Participants have a choice between a one-year certificate program, a two-year diploma or a three-year advanced degree. The latter involves hands-on experience with established professionals, such as the Toronto luxury jeweller Myles Mindham.
Mindham Fine Jewellery Inc. has mentored six George Brown students since it started working with the college three years ago.
The mentorship program invites third-year students to visit the company’s production shop to review their final projects with regard to the practicality and feasibility of what they have designed. Some go on to be full-time employees, among them Gillian Lee and Vanessa Wray.
The aim, says Mr. Mindham, is to give students “a professional outside opinion of the direction they are taking.”
The mentorship program has been so successful that George Brown is now in the process of developing an internship program that would continue to involve Mr. Mindham.
“It’s no secret that the North American mass production jewellery industry is in contraction, with local manufacturing companies closing over the last decade due to offshore manufacturing’s competitive edge,” Mr.

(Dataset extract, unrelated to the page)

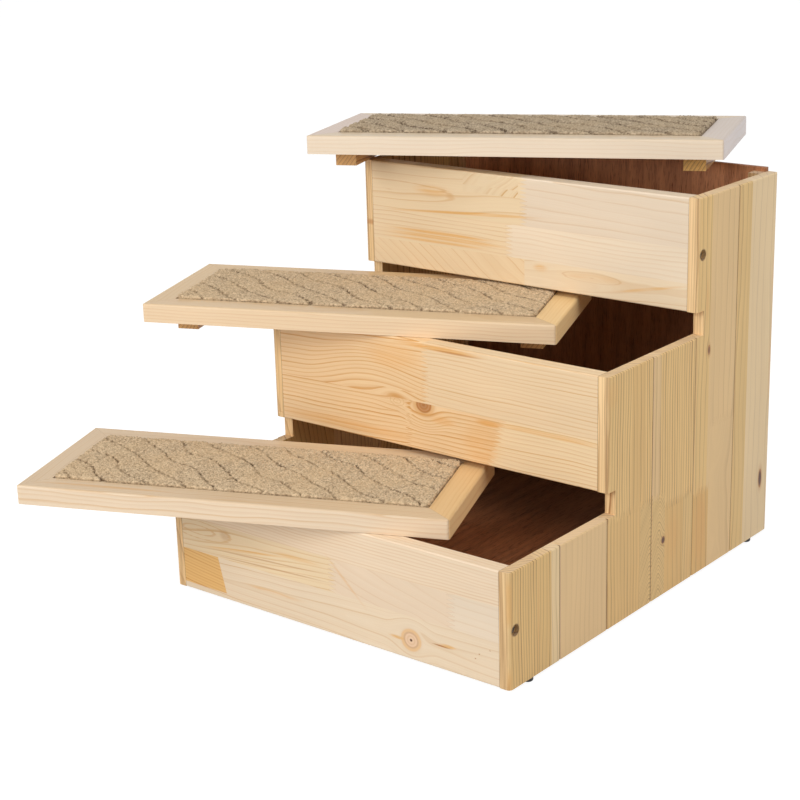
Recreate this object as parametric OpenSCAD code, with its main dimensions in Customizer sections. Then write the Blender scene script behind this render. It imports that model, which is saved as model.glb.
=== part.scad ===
// Wooden pet stairs with three steps: a stepped box with storage inside,
// closed by three loose carpeted treads that lie turned out of their seats.
// The origin is the middle of the carcass's underside: X runs across the
// stairs, Y from the front to the back, and Z up.

/* [Carcass] */
// Width over the two side walls
body_w = 384; // [340:1:440]
// Thickness of the side boards
side_t = 10.5; // [9:0.5:14]
// Visible width of one side board, two of which carry one step
board_w = 73; // [66:0.5:84]
// Height of a riser
riser_h = 104; // [85:1:130]
// Thickness of a riser
riser_t = 16; // [13:0.5:20]
// Thickness of the back panel
back_t = 5; // [4:0.5:8]
// How far the back panel stands above the top of the walls
back_proud = 4; // [1:0.5:6]
// Thickness of the floor panel
floor_t = 4; // [3:0.5:8]
// Side of the square battens in the back corners and along the floor
corner_batten = 12; // [10:0.5:18]

/* [Side board joints] */
// Depth of the notch under a riser that the back of a tread tucks into
notch_d = 12; // [8:0.5:16]
// Height left free between a tread's top and the riser over it
tuck_gap = 5; // [3:0.5:9]
// Chamfer on each side of the groove between two boards
v_chamfer = 1.2; // [0.5:0.1:2]
// Thickness of the tongue between two boards
tongue_t = 3.5; // [2.5:0.5:5]
// Length of the tongue
tongue_l = 4; // [3:0.5:6]
// Radius of the open front edges of the side walls
front_edge_r = 4; // [2:0.5:7]
// Radius of the back edges of the side walls
back_edge_r = 3; // [1:0.5:5]
// Radius of a riser's edges
riser_edge_r = 1.5; // [0.5:0.5:3]
// Chamfer along the top of the side walls
wall_top_chamfer = 1; // [0.5:0.1:2]

/* [Treads] */
// Thickness of a tread's frame
tread_t = 18; // [15:0.5:24]
// How far a seated tread reaches past each side wall
tread_over = 9; // [4:0.5:16]
// How far a seated tread reaches past the riser under it
nose = 8.5; // [4:0.5:20]
// Width of the frame's rails
rail_w = 24; // [18:0.5:32]
// Width of the rebate for the base board
rebate_w = 6; // [4:0.5:9]
// Thickness of the base board
base_t = 9; // [6:0.5:11]
// How far the carpet's top stands above the frame
carpet_proud = 2; // [0:0.5:3]
// Radius along a tread's top edges
tread_edge_r = 2; // [1:0.5:4]
// Radius of a tread's upright corners
tread_corner_r = 2.5; // [1:0.5:6]
// Width of the battens under a tread
batten_w = 21; // [16:0.5:28]
// Thickness of the battens under a tread
batten_t = 15; // [10:0.5:18]
// Distance from the first tread's front and back to its battens' ends
tread_1_setback = 44; // [36:0.5:50]
// Distance from the second tread's front and back to its battens' ends
tread_2_setback = 36; // [30:0.5:46]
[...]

Mindham says.
“But the good news is that the higher-end, more skillfully crafted local goods market is still on the rise. As we have expanded, the need for well trained and skilled people has grown.”
This is good news for Mr. Kinsley, who plans to build on what he learned in college to build his jewellery brand.
“My current status is as a jewellery artist/designer, which is exactly what I was hoping to get out of the program,” he says.
“Going forward, I aim to attend more craft shows and begin a circuit I can do yearly and find more places to take my work, either on consignment or wholesale. I also want to apply to international contemporary craft galleries with my larger, one-of-a-kind pieces.”